Kris a secoué la tête, a posé ses deux mains sur les joues de son frère, en miroir de ce qu’avait fait Katja.
- Regarde-moi, Erik.
Et quand le Viking s’est exécuté, Kris a chuchoté : « ég elska þig » et le géant a fermé les yeux et s’est appuyé sur son frère, qui a tout de suite refermé ses bras sur lui.
Je me serai bien levé pour les laisser seuls, mais ma jambe ne me le permettait pas. Je pouvais marcher, mais me lever…
Je me sentais gêné d’être témoin de leurs émotions. J’ai levé ma main valide, je l’ai posée sur le dos du géant et j’ai regardé Kris. Ses yeux brillaient… Oh putain… J’ai glissé ma main autour de la taille du Viking, serrant au passage, et je me suis appuyé contre lui, posant ma tête juste sous le bras de Kris, les touchant tous les deux.
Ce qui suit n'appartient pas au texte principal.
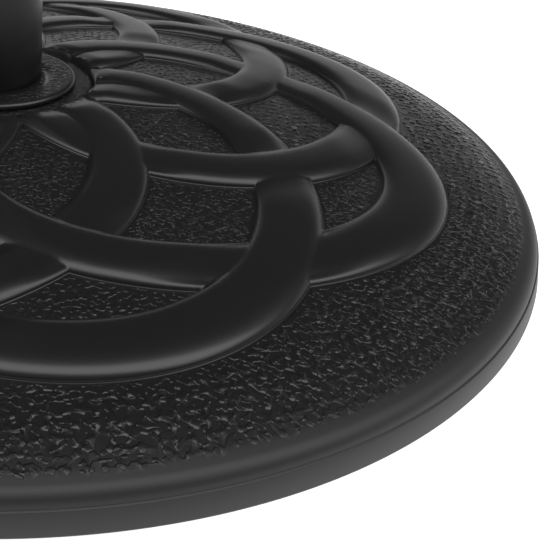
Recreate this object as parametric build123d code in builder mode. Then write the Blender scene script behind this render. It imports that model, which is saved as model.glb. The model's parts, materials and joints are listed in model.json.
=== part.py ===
from build123d import *
import math
import os

# Round parasol base: a moulded shell filled with concrete, a bolted steel tube and a clamp knob.
# The origin is on the ground under the tube's axis. +Z is up, and the clamp knob points to -Y.

# ---- driving dimensions, millimetres ----
base_diameter = 450.0
tube_diameter = 48.0
tube_wall = 1.5
pole_bore_diameter = 38.5
shell_wall = 3.0
foot_standoff = 2.0  # the rubber feet carry the rim this far off the ground
tube_top = 332.0
clamp_height = 292.0

# ---- rim and dome ----
base_radius = base_diameter / 2
rim_z = foot_standoff
seam_z = rim_z + 7.5
seam_radius = base_radius - 1.0
grain_radius = base_radius - 4.5  # the domed floor ends here and the smooth rim begins
dome_crown = 36.3  # dome height above the rim, on the axis
dome_slope = 15.5
dome_sag = 7.1
rim_shoulder = (grain_radius + 2.5, rim_z + 12.2)

# ---- interlaced rings ----
ring_count = 8
ring_offset = 88.9
ring_outer_radius = 105.4  # mean radius of the outer edge
ring_oval = (-2.9, -1.0)  # cosine and sine part of the edge's second harmonic
ring_egg = (2.95, 1.7)  # cosine and sine part of its third harmonic
ring_points = 24
ring_band = 23.0
ring_relief = 3.7
ring_reach = ring_offset + ring_outer_radius + 2.0

# ---- centre boss and the bolted joint under the tube ----
boss_radius = 48.7
boss_z = rim_z + 32.2
boss_chamfer = 1.2
valley_radius = 64.0  # inside this the bands slope down to the edge of the boss
sleeve_radius = 10.0
sleeve_flange_radius = 45.0
sleeve_flange_z = rim_z + 20.5
sleeve_flange_thick = 3.0
well_radius = 30.0
well_ceiling_z = rim_z + 13.5
bolt_radius = 5.0
bolt_head_across_flats = 17.0
bolt_head_height = 6.4
washer_radius = 15.0
washer_thick = 2.5
spring_washer_radius = 9.0
bolt_length = 36.5
running_gap = 0.05
plug_thick = 12.0

# ---- bottom pan and its fasteners ----
pan_floor_z = rim_z + 3.0
pan_floor_top = pan_floor_z + shell_wall
pan_inner_radius = base_radius - 3.5
pan_rib_count = 12
pan_rib_width = 2.0
pan_rib_depth = 2.4
post_count = 6
post_circle = 200.0
post_radius = 6.5
pilot_radius = 2.15
screw_radius = 2.1
screw_head_radius = 4.2
screw_head_height = 2.4
screw_length = 9.0
foot_count = 6
foot_circle = 185.0
foot_radius = 12.5
foot_stem_radius = 3.0
filler_circle = 125.0
filler_radius = 25.0
filler_flange_radius = 29.0
filler_flange_thick = 2.0

# ---- concrete ----
cast_gap = 0.4
locating_rib_outer = 220.0
locating_rib_inner = 217.5
locating_rib_top = rim_z + 8.5

# ---- collar round the foot of the tube ----
collar_radius = 39.8
collar_height = 3.0
collar_lip = 1.4

# ---- top of the tube ----
ring_trim_radius = 26.5
ring_trim_drop = 14.0
ring_trim_lip = 2.5
reducer_radius = 22.2
reducer_length = 110.0
reducer_flange_radius = 25.6
reducer_flange_thick = 3.0
slot_width = 14.8
slot_above_clamp = 9.0

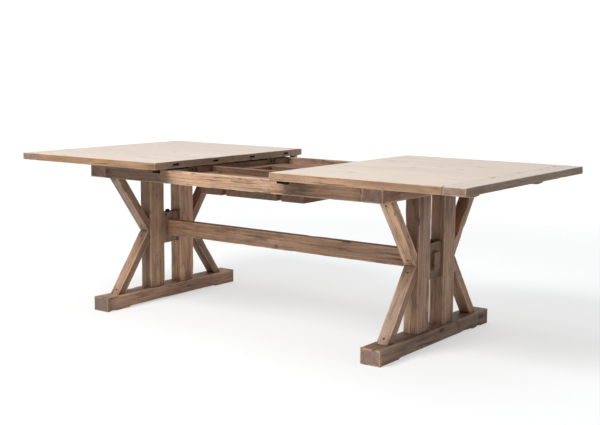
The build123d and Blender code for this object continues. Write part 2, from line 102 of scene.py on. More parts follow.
# ======================================================================================
# Reclaimed pine
# ======================================================================================
# Every board carries its own coordinates, in metres and centred on it: "place" runs along
# the grain, across it and through it, "half" is half the board's size the same way round,
# "seed" is a number of its own, "end" is 1 on sawn end grain, one mark is 1 on the table's
# upper face, which has a thin pale film, mostly painted sheen, and the tone mark is how light
# or dark the board is drawn, painted light and shade on some boards included.
STREAK_WIDTH = 26 * MM
FIBRE_WIDTH = 1.6 * MM
RING_SPACING = 8 * MM
HEART_DEPTH = 75 * MM
HEART_SPREAD = 160 * MM
GRAIN_DRIFT = 55 * MM
KNOTS_PER_METRE = (3.8, 11.0, 11.0)
KNOT_BULGE = 22 * MM
NAIL_SPACING = 150 * MM
SAW_MARK_SPACING = 7 * MM
EDGE_RUB_REACH = 11 * MM
EDGE_CHIP_REACH = 10 * MM
# How far from a board's end its joints are darkened, by grime and painted shade.
JOINT_GRIME_AND_SHADE_REACH = 60 * MM
RELIEF_DEPTH = 1.3 * MM
# Rings change slowly along the grain, so they are drawn from a board squeezed that way.
RING_STRETCH = (0.05, 1.0, 1.0)
# A wave texture makes one ring or band in this many of its own units.
WAVE_LENGTH = math.tau / 20
NAIL_HOLE_BLACK = "0d0a08"
# The colour of the film on the top's upper face, mostly painted sheen.
PALE_FILM_AND_SHEEN = "d5cabe"
# How far apart in the timber two boards' grain and tones lie, for seeds that differ by 1.
GRAIN_STEP = 37.0
TONE_STEP = 13.7
# Noises in the wood: patches to a metre along the grain and across it, detail, roughness.
# So the fibres are 1.6 mm wide, the dirt's patches 222 x 59 mm and the flecks 22 x 7 mm.
WOOD_NOISES = {
    "drift": (1.7, 7.0, 2.0, 0.55),
    "streaks": (1.6, 1 / STREAK_WIDTH, 4.0, 0.60),
    "broad": (0.9, 7.0, 3.0, 0.55),
    "fibres": (16.0, 1 / FIBRE_WIDTH, 2.0, 0.55),
    "checks": (5.0, 110.0, 3.0, 0.55),
    "grime": (4.5, 17.0, 4.0, 0.65),
    "hue": (6.0, 26.0, 3.0, 0.60),
    "flecks": (45.0, 140.0, 2.0, 0.60),
    "saw_patches": (3.0, 5.0, 1.0, 0.55),
    "rubs": (22.0, 60.0, 3.0, 0.65),
    "chips": (9.0, 40.0, 2.0, 0.55),
}
# Where these noises begin to show, and where they show in full.
NOISE_STEPS = {
    "checks": (0.60, 0.70), "grime": (0.48, 0.70), "flecks": (0.60, 0.72),
    "saw_patches": (0.60, 0.72), "chips": (0.575, 0.66),
}


def growth_rings(tree, place, seed, drift, knot_near):
    """The dark late wood of rings round a heart that lies outside the board. Knots pull it."""
    bulge = add(tree, "Math", {0: knot_near, 1: KNOT_BULGE}, **TIMES)
    drift = add(tree, "Math", {0: drift, 1: 0.5}, **LESS)
    drift = add(tree, "Math", {0: drift, 1: GRAIN_DRIFT}, **TIMES)
    heart_y = add(tree, "Math", {0: seed, 1: 0.5}, **LESS)
    heart_y = add(tree, "Math", {0: heart_y, 1: HEART_SPREAD}, **TIMES)
    heart = add(tree, "CombineXYZ", {1: heart_y, 2: HEART_DEPTH})
    pulled = add(tree, "Math", {0: drift, 1: bulge}, **PLUS)
    wander = add(tree, "CombineXYZ", {1: pulled, 2: drift})
    section = add(tree, "VectorMath", {0: place, 1: RING_STRETCH}, **TIMES)
    section = add(tree, "VectorMath", {0: section, 1: heart}, **PLUS)
    section = add(tree, "VectorMath", {0: section, 1: wander}, **PLUS)
    inputs = {
        "Vector": section, "Scale": WAVE_LENGTH / RING_SPACING, "Distortion": 1.6,
        "Detail": 2.0, "Detail Scale": 0.6,
    }
    settings = {"wave_type": "RINGS", "rings_direction": "X", "wave_profile": "SAW"}
    rings = add(tree, "TexWave", inputs, "Fac", **settings)
    return add(tree, "MapRange", {0: rings, 1: 0.45, 2: 1.0}, **SOFT_STEP)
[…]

- Mon pauvre vieux, j’ai dit, ça fait beaucoup d’émotions en peu de temps… Mais, Erk, Erik, c’est fini, tout ça. Tu es en sécurité, maintenant, tu es sauf, nous sommes tous sains et saufs et…
- Non. Non, c’est faux, vous êtes tous blessés et je ne peux pas vous soigner et vous avez mal et…
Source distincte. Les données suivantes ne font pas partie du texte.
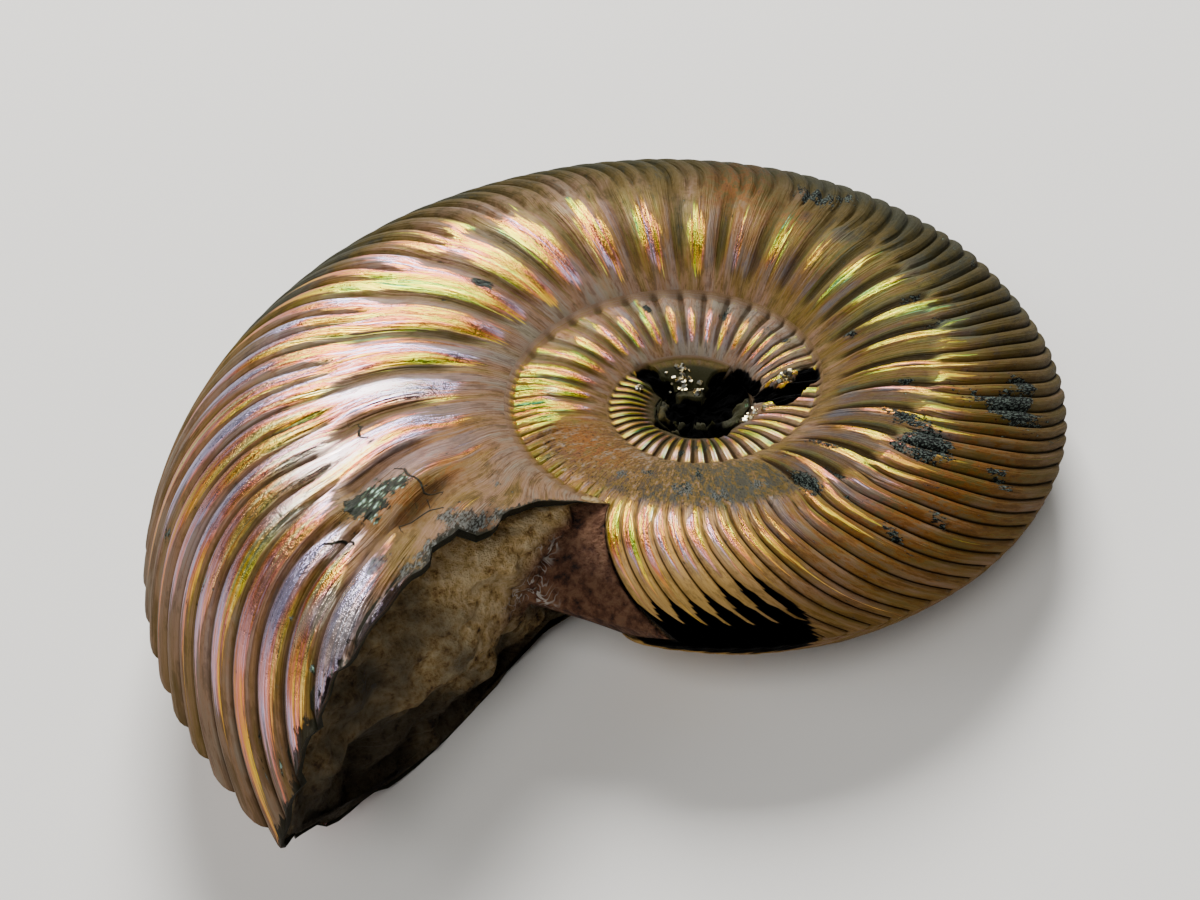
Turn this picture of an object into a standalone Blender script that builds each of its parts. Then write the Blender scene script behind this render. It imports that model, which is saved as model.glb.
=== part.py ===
"""Pyritized fossil ammonite, modelled as the one natural solid that it is.

The shell is a flat coil in which each turn is larger than the last by one fixed ratio. It lies
on its side, its broken mouth still packed with stone. A place on a flank is given by two
numbers: `turn`, the angle in degrees along the coil, 0 at the mouth and negative inwards, and
`height`, 0 at the seam with the turn inside and 1 at the keel. Distances are metres and +Z is up.
The origin is the middle of the footprint, on the surface that the fossil lies on.
"""

import math

import bmesh
import bpy
from mathutils import Matrix, Vector, noise

# Driving dimensions of the coil
DIAMETER = 0.045
TURN_RATIO = 2.102
MOUTH_RADIUS = DIAMETER / (1 + TURN_RATIO ** -0.5)
MOUTH_BEARING = 230.926
SEAM_RADIUS = 0.331
HALF_THICKNESS = 0.203
THICKEST_HEIGHT = 0.441
KEEL_SHARPNESS = 3.126
KEEL_ROUNDING = 0.915
SEAM_HEIGHT = SEAM_RADIUS * (TURN_RATIO - 1) / (1 - SEAM_RADIUS)
INNER_TURNS = 2.5

# Ribs: each long rib meets three short ones where the flank turns to the keel
LONG_RIBS = 32
SHORT_RIBS = 3 * LONG_RIBS
RIB_RELIEF = 0.0085
KEEL_RELIEF = 0.006
SMOOTH_BELOW = 0.10
FLANK_SWEEP = 13.5
KEEL_SWEEP = 5.5
MOUTH_LEAN = 9.5
SPREAD = 0.15
SPREAD_FROM, SPREAD_TO = -110.0, -60.0

# Mouth: the upper wall runs on along the seam, the lower wall is broken further back
UPPER_LIP = (11.25, 6.3, 0.6, 0.0, -2.3, -1.4, -0.9, -0.4, 0.0, 0.3, 0.0)
LOWER_BREAK = -5.0
LOWER_SEAM_END = 0.0
STONE_RECESS = 0.018
STONE_FILM = 0.022
STONE_LUMPS = 0.016
BARE_FROM = -348.75

# How the fossil lies: it touches the ground at three ribs of the underside
TOUCH_TURNS = (-12.0, -105.0, -185.0)
FLAT_WORN = 0.0001
COIL_AXIS = (0.00376, 0.0003)

# Mesh rows from seam to keel, and columns that fall on the ribs' crests and grooves
ROWS = (0.0, 0.05, 0.13, 0.24, 0.38, SEAM_HEIGHT, 0.70, 0.82, 0.91, 0.97, 1.0)
SEAM_ROW = ROWS.index(SEAM_HEIGHT)
KEEL_ROW = len(ROWS) - 1
COLUMNS = 2 * SHORT_RIBS
STEP = 360.0 / COLUMNS
FIRST = -round(INNER_TURNS * COLUMNS)
BARE_COLUMN = round(BARE_FROM / STEP)
UPPER, LOWER = 1, -1
SEAM_END = {UPPER: round(UPPER_LIP[0] / STEP), LOWER: round(LOWER_SEAM_END / STEP)}


def smooth_step(low, high, value):
    """Rise smoothly from 0 at low to 1 at high."""
    part = min(max((value - low) / (high - low), 0.0), 1.0)
    return part * part * (3 - 2 * part)


def coil_radius(turn):
    """Distance from the coil's axis to the keel at an angle along the coil."""
    return MOUTH_RADIUS * TURN_RATIO ** (turn / 360)


def keel_side(height):
    """Half thickness between the thickest place and the keel, as a share of the radius."""
    part = min(max((height - THICKEST_HEIGHT) / (1 - THICKEST_HEIGHT), 0.0), 1.0)
    return HALF_THICKNESS * (1 - part ** KEEL_SHARPNESS) ** KEEL_ROUNDING


SEAM_THICKNESS = keel_side(SEAM_HEIGHT) / TURN_RATIO


def half_thickness(height):
    """Half thickness of the turn at a height, as a share of the radius."""
    if height >= THICKEST_HEIGHT:
        return keel_side(height)
    rise = math.sin(height / THICKEST_HEIGHT * math.pi / 2) ** 0.9
    return SEAM_THICKNESS + (HALF_THICKNESS - SEAM_THICKNESS) * rise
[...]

- Hopopop, je t’arrête tout de suite, Viking. Demain, ce sera terminé, tu feras ton tour de magie et tout sera comme avant.
- Mais…
- Mais rien du tout, Erk. C’est passé, tout ça, c’est fini. Tu as tenu la promesse faite à Kris là-bas, et j’ai tendu la main vers l’endroit où on avait brûlé nos attaquants.
- Eiríkur, mon grand, c’est vrai ce que dit l’Archer. Il a raison. Et moi, j’aimerais aussi savoir ce qui te fragilise à ce point-là.
- Je ne suis pas comme toi, Kris, fort, solide…
- Pfff, arrête de dire des conneries, tu veux. Ce qui me rend fort, solide, c’est toi. Alors si tu veux que je reste comme ça, il va falloir que tu te renforces, mon grand.
Erk l’a regardé. Ses yeux étaient secs, mais un peu crispés.
- C’est le serpent qui se mord la queue, ce que tu me dis.
Kris a souri, un vrai sourire, cette fois.
- En effet. Tu es ma plus grande force, grand frère.
« Et ta plus grande faiblesse », j’ai pensé. L’avenir me donnerait raison.